_Task input_:
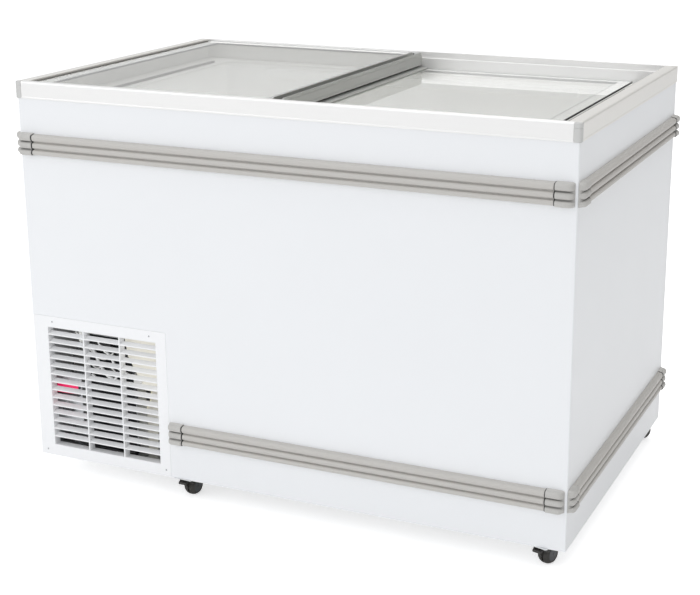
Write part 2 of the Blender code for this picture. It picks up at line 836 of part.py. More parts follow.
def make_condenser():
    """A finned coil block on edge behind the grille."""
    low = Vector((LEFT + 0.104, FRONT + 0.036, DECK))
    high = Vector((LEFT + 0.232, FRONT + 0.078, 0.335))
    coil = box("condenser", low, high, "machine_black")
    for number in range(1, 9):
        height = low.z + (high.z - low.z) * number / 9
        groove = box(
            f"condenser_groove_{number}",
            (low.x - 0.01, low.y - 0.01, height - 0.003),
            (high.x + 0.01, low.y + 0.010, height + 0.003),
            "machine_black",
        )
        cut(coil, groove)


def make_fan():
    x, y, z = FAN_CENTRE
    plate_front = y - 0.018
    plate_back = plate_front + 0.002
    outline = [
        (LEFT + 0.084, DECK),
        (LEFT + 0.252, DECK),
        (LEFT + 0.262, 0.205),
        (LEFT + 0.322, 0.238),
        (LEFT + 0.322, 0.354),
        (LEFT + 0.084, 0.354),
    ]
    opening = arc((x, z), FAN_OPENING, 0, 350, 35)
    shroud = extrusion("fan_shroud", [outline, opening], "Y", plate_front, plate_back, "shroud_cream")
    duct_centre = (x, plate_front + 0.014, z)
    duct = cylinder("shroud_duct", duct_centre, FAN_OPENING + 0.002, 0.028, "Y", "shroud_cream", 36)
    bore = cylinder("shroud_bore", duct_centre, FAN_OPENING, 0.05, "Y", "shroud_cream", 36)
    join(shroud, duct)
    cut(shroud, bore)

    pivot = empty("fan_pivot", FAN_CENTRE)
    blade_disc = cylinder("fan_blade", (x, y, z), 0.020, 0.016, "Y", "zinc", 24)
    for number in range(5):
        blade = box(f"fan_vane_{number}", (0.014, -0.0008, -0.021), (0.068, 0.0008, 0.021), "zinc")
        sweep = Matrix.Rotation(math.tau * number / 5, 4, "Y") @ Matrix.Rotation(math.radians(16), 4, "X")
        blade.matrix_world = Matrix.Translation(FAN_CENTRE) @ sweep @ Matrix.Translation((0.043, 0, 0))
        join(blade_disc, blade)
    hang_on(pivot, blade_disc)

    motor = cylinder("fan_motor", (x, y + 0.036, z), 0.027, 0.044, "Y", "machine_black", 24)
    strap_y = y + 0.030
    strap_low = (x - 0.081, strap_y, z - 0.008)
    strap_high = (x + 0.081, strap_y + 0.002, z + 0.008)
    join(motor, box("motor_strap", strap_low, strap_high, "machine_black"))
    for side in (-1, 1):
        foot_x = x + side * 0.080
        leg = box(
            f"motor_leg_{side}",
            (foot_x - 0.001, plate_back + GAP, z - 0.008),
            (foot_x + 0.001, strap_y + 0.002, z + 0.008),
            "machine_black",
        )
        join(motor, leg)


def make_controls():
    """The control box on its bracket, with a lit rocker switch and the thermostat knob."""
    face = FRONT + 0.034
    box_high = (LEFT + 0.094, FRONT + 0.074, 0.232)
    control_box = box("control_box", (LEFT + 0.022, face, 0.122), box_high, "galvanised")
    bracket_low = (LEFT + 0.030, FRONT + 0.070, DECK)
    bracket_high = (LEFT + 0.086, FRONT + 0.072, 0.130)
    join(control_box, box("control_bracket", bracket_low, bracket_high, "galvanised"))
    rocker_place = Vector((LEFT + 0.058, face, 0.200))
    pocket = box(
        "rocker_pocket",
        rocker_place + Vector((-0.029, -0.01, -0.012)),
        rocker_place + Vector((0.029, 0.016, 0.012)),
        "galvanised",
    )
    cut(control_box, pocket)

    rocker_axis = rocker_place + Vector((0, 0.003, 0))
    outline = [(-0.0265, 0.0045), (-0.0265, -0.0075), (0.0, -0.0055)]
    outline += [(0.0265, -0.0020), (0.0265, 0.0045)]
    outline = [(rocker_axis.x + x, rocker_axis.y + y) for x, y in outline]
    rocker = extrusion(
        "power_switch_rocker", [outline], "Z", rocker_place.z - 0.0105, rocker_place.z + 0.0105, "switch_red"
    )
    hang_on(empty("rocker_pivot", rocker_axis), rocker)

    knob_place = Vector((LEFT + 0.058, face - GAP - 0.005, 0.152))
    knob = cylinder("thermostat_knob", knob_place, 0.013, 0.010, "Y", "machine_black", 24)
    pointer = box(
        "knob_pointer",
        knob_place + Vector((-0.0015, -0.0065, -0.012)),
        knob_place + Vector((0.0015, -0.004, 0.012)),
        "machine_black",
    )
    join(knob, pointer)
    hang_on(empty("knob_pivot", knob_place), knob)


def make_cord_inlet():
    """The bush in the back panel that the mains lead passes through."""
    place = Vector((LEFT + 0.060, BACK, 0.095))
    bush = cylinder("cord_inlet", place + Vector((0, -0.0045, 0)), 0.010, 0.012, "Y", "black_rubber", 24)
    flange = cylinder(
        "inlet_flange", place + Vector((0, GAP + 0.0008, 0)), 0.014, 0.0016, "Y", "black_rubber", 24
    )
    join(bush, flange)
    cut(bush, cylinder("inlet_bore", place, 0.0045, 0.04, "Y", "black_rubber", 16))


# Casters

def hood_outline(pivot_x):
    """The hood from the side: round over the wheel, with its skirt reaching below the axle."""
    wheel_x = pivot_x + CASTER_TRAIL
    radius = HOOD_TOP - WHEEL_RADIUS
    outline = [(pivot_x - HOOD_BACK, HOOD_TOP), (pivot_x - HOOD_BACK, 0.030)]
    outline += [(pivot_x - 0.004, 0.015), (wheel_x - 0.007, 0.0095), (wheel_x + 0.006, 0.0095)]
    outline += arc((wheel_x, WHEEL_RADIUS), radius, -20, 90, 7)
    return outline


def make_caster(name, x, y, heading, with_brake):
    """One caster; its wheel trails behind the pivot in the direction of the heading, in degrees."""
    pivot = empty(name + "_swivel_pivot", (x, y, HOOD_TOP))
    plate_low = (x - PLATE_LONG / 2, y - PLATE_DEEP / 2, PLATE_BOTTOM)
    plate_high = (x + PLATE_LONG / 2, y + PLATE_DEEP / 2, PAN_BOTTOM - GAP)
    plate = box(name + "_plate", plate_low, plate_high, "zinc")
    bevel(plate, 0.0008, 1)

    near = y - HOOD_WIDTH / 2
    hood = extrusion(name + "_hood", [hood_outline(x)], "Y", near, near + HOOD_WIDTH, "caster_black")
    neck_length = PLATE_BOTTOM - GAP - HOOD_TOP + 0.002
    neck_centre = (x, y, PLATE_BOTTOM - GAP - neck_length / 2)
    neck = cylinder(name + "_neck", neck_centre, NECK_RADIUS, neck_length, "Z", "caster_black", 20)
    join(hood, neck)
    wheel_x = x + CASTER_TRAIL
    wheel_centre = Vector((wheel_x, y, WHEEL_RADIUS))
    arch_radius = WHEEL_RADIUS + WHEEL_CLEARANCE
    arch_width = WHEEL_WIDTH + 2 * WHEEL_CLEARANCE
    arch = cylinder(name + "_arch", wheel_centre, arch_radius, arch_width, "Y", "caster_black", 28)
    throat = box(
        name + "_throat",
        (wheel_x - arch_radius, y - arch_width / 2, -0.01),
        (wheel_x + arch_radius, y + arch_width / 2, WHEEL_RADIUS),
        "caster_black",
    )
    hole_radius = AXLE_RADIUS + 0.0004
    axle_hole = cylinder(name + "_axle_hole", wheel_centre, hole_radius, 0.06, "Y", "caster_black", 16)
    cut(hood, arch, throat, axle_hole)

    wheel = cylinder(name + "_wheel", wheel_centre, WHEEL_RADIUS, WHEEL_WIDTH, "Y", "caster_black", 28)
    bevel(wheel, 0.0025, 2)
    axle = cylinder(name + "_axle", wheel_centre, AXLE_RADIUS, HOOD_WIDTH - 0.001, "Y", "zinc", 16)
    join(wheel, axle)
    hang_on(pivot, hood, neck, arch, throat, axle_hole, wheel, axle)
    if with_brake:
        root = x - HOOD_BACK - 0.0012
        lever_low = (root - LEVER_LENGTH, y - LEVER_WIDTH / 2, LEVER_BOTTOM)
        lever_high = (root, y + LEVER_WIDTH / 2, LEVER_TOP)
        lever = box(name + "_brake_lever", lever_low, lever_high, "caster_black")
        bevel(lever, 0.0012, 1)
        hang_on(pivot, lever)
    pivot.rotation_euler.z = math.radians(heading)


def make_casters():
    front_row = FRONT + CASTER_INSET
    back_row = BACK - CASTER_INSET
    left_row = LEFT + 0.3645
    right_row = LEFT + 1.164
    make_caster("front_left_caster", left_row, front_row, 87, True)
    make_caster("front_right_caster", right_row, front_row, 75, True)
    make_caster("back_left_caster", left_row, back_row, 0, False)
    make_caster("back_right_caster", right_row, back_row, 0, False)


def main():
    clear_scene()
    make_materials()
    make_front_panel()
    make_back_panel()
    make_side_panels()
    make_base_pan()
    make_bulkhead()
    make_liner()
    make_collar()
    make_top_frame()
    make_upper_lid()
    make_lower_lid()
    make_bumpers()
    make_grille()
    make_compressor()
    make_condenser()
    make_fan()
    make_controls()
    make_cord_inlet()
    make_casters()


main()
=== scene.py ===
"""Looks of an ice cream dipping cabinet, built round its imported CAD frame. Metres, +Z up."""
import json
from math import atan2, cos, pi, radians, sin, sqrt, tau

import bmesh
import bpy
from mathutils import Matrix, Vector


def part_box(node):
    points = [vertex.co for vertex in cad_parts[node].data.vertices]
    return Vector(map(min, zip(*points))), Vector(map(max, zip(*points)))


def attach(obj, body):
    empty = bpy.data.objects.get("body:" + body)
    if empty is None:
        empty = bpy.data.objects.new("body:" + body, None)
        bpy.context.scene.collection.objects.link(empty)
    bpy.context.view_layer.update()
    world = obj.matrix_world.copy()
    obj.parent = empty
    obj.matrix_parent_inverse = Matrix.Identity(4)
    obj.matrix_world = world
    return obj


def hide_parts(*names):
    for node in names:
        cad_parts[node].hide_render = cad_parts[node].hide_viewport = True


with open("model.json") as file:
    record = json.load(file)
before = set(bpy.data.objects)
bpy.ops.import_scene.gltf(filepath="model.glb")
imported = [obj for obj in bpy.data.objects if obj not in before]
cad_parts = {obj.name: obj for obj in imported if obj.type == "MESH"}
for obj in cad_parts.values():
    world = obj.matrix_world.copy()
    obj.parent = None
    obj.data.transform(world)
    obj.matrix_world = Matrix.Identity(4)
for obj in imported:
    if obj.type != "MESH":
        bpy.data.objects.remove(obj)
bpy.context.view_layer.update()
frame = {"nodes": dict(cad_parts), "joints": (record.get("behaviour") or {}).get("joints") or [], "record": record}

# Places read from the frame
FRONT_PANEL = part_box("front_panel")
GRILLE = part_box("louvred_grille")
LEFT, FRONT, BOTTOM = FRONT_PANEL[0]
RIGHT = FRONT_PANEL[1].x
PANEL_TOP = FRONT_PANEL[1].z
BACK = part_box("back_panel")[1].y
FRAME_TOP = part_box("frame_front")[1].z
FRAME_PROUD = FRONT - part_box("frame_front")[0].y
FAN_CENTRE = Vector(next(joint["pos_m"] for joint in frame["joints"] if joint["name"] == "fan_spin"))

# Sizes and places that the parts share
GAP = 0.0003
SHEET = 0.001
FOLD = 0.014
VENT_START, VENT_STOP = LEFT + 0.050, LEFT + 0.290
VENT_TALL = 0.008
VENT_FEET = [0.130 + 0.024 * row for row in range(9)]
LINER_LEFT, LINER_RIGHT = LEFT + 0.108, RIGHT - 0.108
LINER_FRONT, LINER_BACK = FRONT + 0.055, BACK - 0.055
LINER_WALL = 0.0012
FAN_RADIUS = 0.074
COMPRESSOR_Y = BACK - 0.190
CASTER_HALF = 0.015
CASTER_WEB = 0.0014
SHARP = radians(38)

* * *

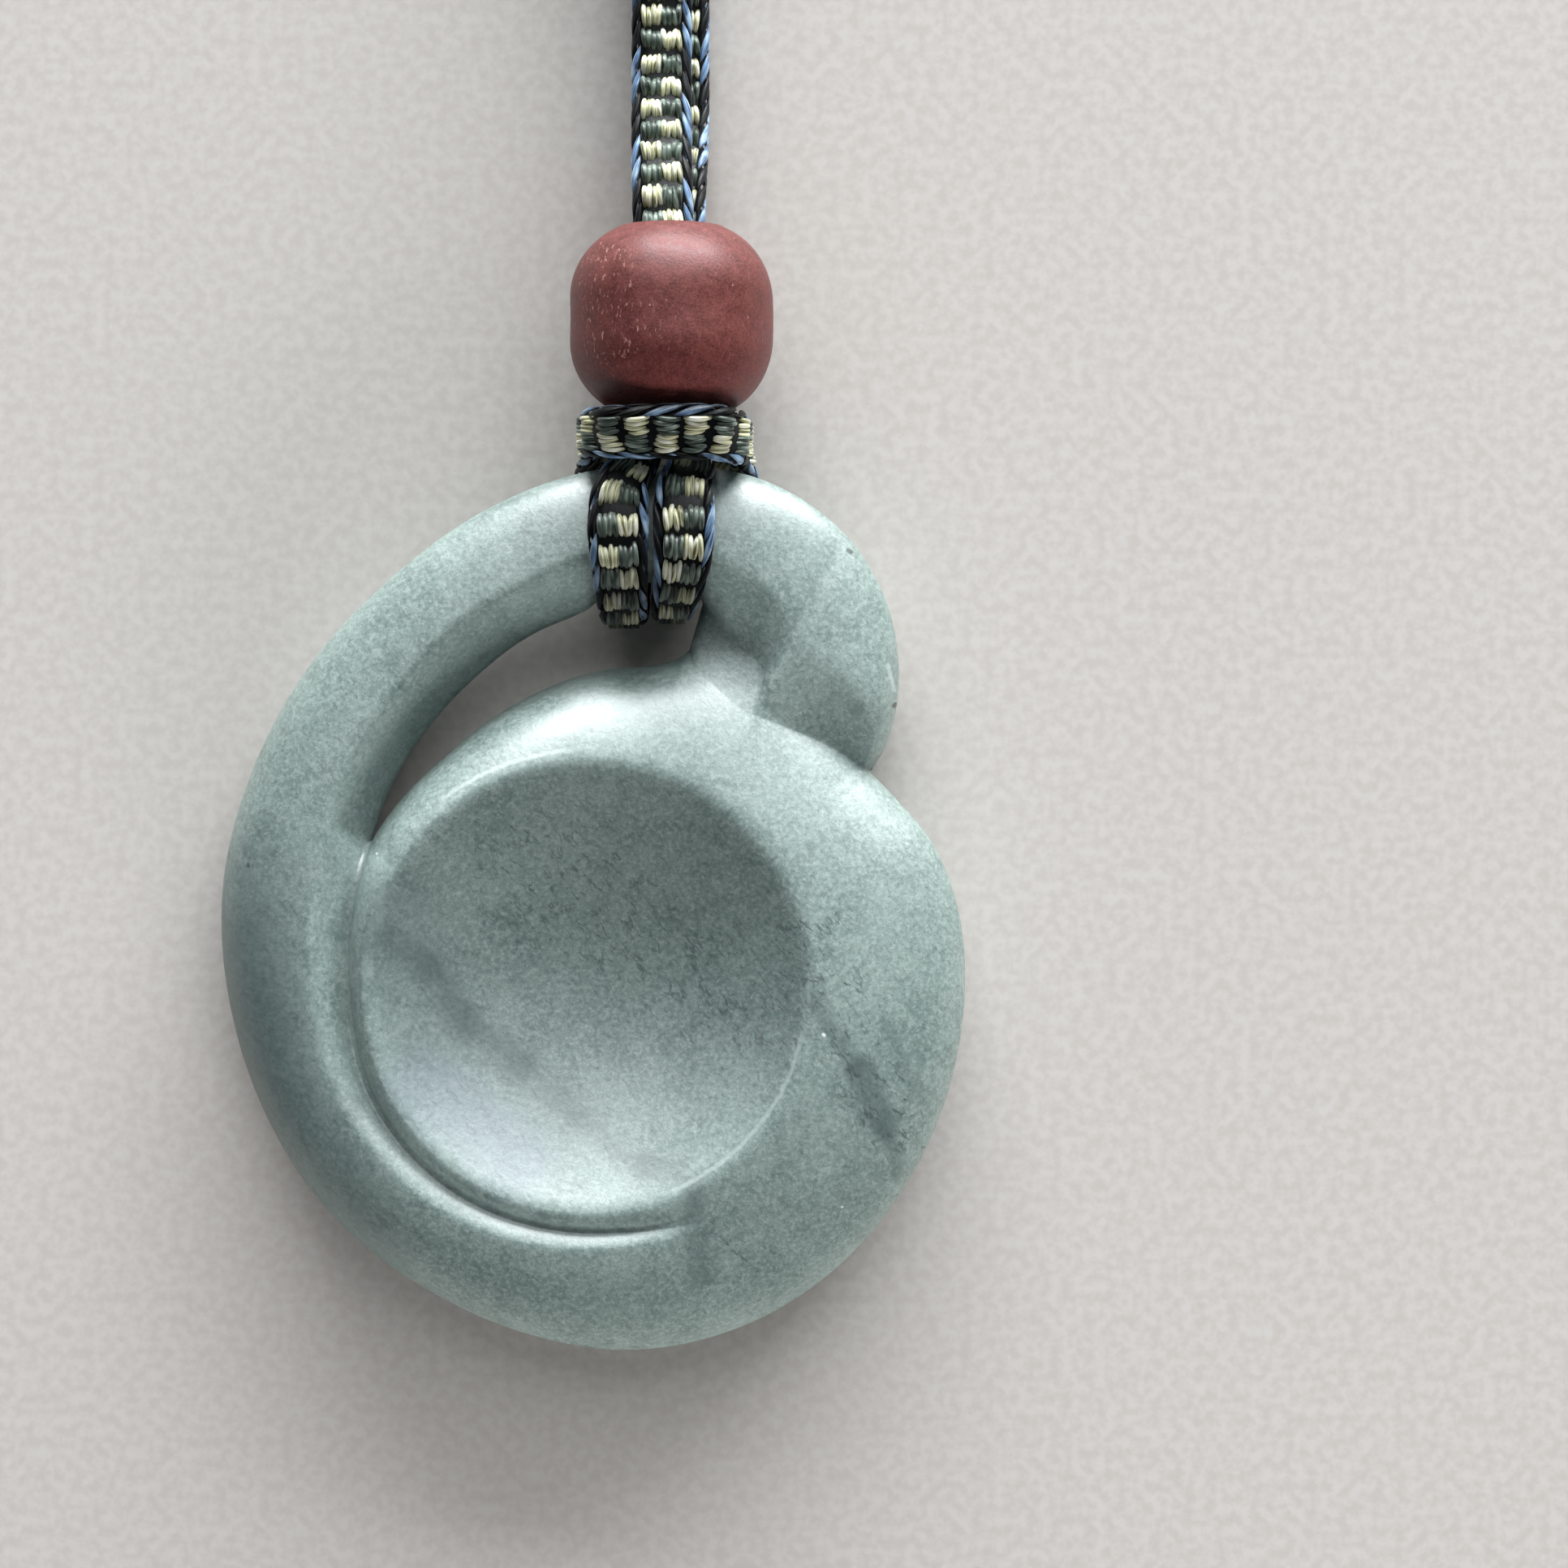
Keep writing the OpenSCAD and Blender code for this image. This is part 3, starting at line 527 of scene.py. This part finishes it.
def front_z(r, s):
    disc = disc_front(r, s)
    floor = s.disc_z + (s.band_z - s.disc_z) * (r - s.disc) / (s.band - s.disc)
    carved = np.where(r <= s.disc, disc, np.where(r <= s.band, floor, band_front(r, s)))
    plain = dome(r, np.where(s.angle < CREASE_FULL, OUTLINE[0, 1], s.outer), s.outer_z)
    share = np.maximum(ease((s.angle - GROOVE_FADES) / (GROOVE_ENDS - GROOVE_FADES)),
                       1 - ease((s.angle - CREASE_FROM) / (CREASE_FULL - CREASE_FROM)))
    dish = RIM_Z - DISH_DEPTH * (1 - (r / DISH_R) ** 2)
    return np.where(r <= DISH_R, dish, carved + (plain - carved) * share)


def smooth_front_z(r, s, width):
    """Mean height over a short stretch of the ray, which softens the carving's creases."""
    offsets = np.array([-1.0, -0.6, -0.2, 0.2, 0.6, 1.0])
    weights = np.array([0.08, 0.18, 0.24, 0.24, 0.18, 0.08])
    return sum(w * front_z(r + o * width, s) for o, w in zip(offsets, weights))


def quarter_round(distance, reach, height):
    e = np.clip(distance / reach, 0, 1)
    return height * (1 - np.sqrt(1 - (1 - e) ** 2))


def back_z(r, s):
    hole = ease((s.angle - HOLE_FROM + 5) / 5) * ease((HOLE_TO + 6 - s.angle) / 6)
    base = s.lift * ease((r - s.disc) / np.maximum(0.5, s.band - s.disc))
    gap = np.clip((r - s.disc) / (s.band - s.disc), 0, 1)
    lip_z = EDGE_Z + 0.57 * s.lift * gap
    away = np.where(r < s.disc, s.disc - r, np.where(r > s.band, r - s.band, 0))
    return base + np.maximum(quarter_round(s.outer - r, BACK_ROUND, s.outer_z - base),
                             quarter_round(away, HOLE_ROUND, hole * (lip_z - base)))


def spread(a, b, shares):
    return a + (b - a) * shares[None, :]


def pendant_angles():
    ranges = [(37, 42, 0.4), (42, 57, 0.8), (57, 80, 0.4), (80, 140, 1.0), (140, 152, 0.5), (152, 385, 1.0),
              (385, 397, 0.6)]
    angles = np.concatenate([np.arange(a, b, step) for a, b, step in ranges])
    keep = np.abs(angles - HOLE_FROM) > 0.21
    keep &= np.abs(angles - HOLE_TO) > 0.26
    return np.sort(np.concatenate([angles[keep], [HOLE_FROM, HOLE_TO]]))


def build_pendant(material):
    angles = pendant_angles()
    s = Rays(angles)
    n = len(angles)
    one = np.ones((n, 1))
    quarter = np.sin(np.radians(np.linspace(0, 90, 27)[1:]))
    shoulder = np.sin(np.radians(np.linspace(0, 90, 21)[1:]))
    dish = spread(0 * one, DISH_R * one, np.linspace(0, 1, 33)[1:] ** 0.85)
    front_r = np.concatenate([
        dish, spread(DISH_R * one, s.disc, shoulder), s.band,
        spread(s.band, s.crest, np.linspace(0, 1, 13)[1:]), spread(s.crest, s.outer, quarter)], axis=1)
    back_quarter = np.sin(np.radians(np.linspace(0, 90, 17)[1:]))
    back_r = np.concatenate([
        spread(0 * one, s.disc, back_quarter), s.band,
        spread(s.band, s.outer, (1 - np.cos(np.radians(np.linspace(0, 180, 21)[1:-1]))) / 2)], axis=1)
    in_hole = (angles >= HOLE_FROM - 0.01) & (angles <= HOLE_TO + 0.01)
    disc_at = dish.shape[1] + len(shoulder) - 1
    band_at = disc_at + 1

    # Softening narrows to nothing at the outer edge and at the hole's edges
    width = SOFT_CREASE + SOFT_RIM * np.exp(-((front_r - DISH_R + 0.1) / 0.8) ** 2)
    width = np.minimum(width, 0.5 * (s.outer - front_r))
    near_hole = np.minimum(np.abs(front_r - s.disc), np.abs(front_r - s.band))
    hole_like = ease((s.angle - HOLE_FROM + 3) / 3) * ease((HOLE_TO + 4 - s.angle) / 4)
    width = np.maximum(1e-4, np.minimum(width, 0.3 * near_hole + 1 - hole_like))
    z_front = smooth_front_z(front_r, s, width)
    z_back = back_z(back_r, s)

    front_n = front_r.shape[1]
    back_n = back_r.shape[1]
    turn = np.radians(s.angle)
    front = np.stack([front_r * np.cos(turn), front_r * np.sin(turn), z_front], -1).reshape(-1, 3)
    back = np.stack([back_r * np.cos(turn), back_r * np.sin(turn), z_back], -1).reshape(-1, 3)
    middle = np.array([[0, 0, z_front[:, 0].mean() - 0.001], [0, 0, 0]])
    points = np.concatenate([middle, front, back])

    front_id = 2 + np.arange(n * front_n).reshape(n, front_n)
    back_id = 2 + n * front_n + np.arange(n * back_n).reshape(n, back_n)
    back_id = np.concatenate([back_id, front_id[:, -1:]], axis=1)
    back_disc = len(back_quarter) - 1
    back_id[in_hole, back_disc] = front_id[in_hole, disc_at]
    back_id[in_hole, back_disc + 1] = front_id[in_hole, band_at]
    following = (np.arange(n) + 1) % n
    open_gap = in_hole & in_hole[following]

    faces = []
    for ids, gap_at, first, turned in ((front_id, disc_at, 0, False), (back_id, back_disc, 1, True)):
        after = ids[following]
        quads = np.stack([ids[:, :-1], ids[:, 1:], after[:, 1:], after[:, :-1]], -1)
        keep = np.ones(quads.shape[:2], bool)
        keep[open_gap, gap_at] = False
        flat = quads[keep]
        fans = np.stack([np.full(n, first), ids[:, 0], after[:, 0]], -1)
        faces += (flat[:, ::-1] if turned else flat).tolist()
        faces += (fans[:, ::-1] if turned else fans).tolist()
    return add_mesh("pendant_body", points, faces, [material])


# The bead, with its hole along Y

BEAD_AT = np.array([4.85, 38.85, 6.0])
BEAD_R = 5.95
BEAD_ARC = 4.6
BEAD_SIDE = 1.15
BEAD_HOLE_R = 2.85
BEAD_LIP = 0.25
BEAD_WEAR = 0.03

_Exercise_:
Among the records above, extract exactly the lines from the line with "make_bumpers()" to the line with "record = json.load(file)", both lines included, and leave out the rest.

_Final result_:
    make_bumpers()
    make_grille()
    make_compressor()
    make_condenser()
    make_fan()
    make_controls()
    make_cord_inlet()
    make_casters()


main()
=== scene.py ===
"""Looks of an ice cream dipping cabinet, built round its imported CAD frame. Metres, +Z up."""
import json
from math import atan2, cos, pi, radians, sin, sqrt, tau

import bmesh
import bpy
from mathutils import Matrix, Vector


def part_box(node):
    points = [vertex.co for vertex in cad_parts[node].data.vertices]
    return Vector(map(min, zip(*points))), Vector(map(max, zip(*points)))


def attach(obj, body):
    empty = bpy.data.objects.get("body:" + body)
    if empty is None:
        empty = bpy.data.objects.new("body:" + body, None)
        bpy.context.scene.collection.objects.link(empty)
    bpy.context.view_layer.update()
    world = obj.matrix_world.copy()
    obj.parent = empty
    obj.matrix_parent_inverse = Matrix.Identity(4)
    obj.matrix_world = world
    return obj


def hide_parts(*names):
    for node in names:
        cad_parts[node].hide_render = cad_parts[node].hide_viewport = True


with open("model.json") as file:
    record = json.load(file)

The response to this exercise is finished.